Low baseline vitamin D levels increase the risk of bone metastases among females with breast cancer - Hospital based cohort study
Cancer Epidemiol. 2023 May 4;85:102374. doi: 10.1016/j.canep.2023.102374
Rehab F Mohamed 1, Dina B S Barakat 2, Samir Eid 2, Dalia T Kamal 3, Maha S Elnaggar 2
Background: Serum vitamin D (Vit-D) has been linked to the development of breast cancer (BC); however, their effect on pathological features and outcomes is undetermined. The purpose of this study was to examine the prognostic significance of baseline Vit-D levels and their effect on clinical outcomes.
Methods: We evaluated baseline serum Vit-D levels and baseline clinic-pathological features of female patients with non-metastatic BC between October 2018 and December 2019. A low Vit-D level was described as less than 30 nanogram per liter (ng/l). Patients were observed for a median of 24 months. To evaluate relationships between qualitative variables, the chi-square test was used. The Kaplan-Meier technique was used for survival analysis, and the log-rank test was used to compare the two survival curves. Correlation analysis was also used to examine the link between Vit-D levels and clinical outcomes.

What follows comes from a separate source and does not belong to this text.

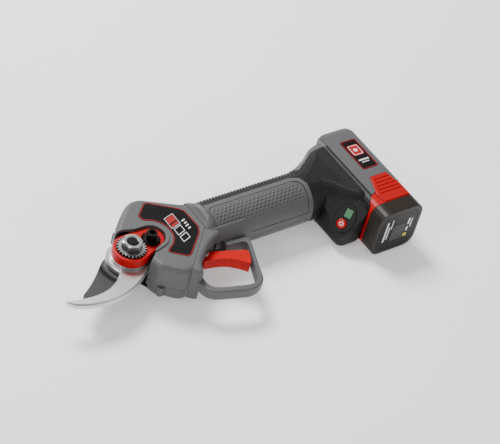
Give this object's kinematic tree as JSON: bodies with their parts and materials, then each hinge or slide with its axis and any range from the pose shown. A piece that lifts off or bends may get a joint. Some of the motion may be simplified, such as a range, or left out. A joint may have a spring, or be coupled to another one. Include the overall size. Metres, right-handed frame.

Results: The eligibility criteria were fulfilled by 221 patients. The median age of onset was (50.7). The median Vit-D level was (23.1 ng/l) with a range of (4-46 ng/l). Approximately half of the patients (56.5%) had Vit-D levels < 30 ng/l, with HER2 positive and triple negative (TNBC) patients having a greater proportion of low Vit-D levels (p = <0.001). Patients with low baseline Vit-D levels had a larger tumor size, more positive lymph nodes, and were diagnosed at a later stage.
Following follow-up, Vit-D deficiency was associated with a significantly increased risk of bone metastases (HR 3.37, 95% CI 1.32-8.59, p = 0.006), and Vit-D levels were significantly correlated with disease-free survival (DFS) and overall survival (OS) (r = 0.850, r = 0.573, p < 0.00, p < 0.001, respectively).
Conclusions: Low serum Vit-D is associated with advanced stage and adverse characteristics. It is more prevalent in HER-2 positive and TNBC patients; it increases the chance of bone metastases, and has a significant correlation with DFS and OS.